Of course, everyone’s spending power is relative. €30 will get you a pretty decent main course and a couple of glasses of Burgundy in most of Paris’ arrondissements. Enough to make you feel content certainly and, perhaps, a little light on your feet too. But add 9 zeros to that and you’re going to feel a little more than intoxicated. Not surprisingly, the board of Société Générale have been dealing with what must seem like the mother of all hangovers since the news broke 3 weeks ago.
It’s easy to loose perspective of what happened at one of France’s most respected banks. But if this was a James Bond film, Jerome Kerveil has just pulled off the equivalent of walking into Fort Knox with little more than a false name and his best friends driving licence. He’s then coolly pocketed 25% of the United States bullion depository, had a pint and a Ploughmans at the Hand and Sceptre on the way home and then popped down to the local betting agency where he placed the lot on the 3-1 favourite at Sandown – which pulled up lame as they were under starters orders.
As my Grandmother used to remind me when I was a wee lamb, “There’s nothing more strange than folk”. Apart from contributing to my intense dislike of large crowds in small places (which is probably why I eventually left the UK), it’s an adage that has stuck with me through thick and thin.

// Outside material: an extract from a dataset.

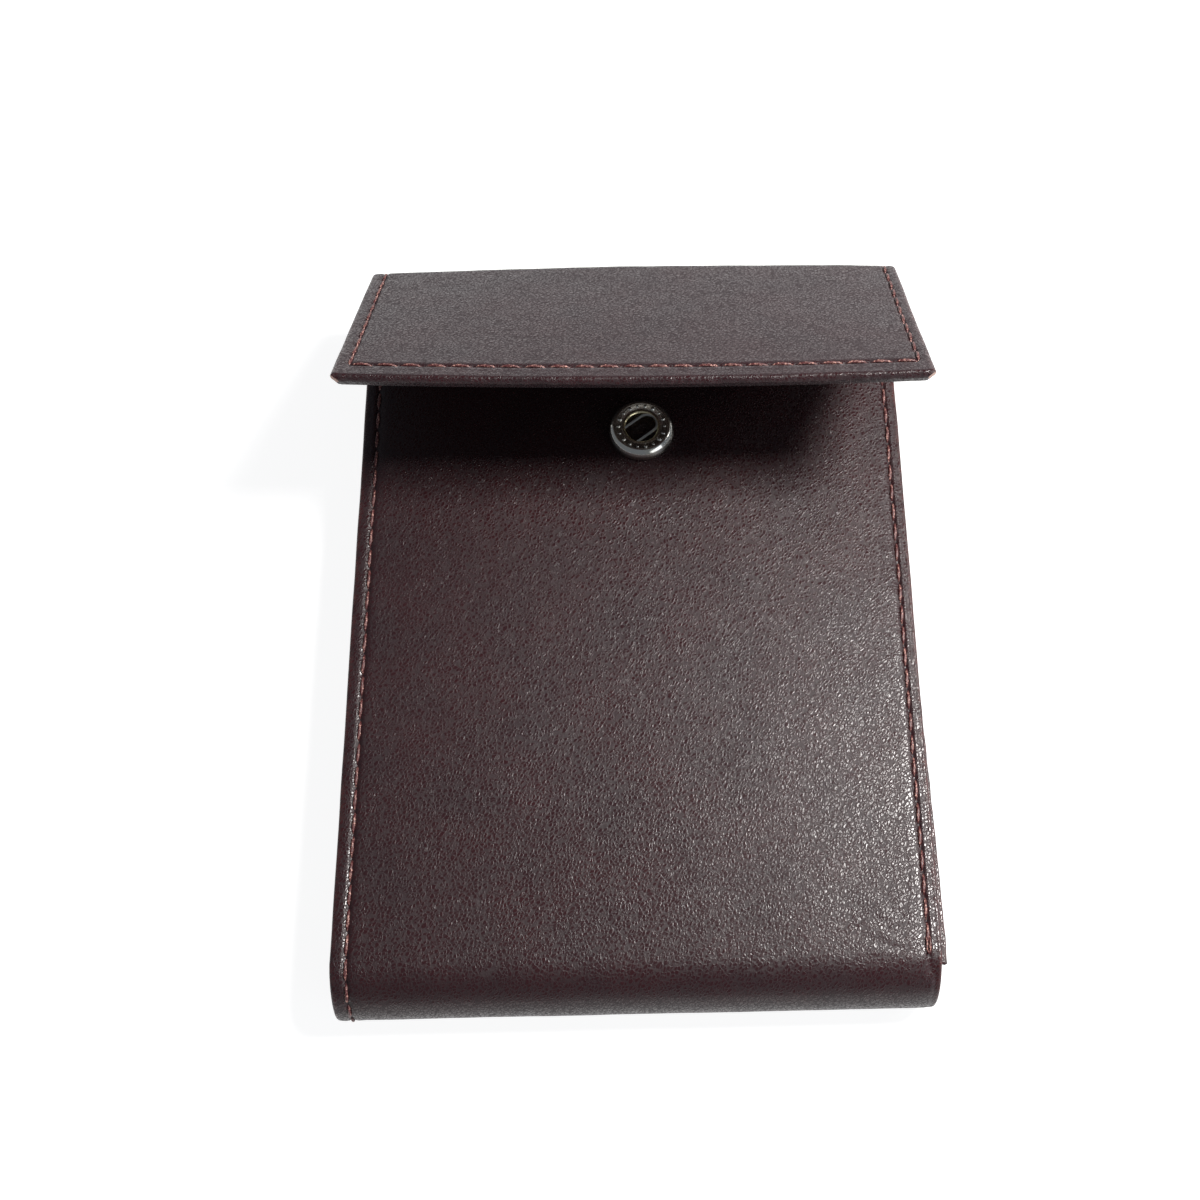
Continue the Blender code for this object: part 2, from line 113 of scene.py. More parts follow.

The fact is, people do the strangest things at the oddest times and for the silliest of reasons. There’s nothing going to change that, be they has-been Presidents or wannabe Euro heros. And, in all honesty, we wouldn’t want it any other way. It’s what makes them interesting. It’s what makes them human. It’s what makes them compelling enough to want to sit up and take note. It’s also what makes Mark Penn’s job (and anyone else involved in the communications industry) one of the most intensely nerve-racking and exciting roles of all.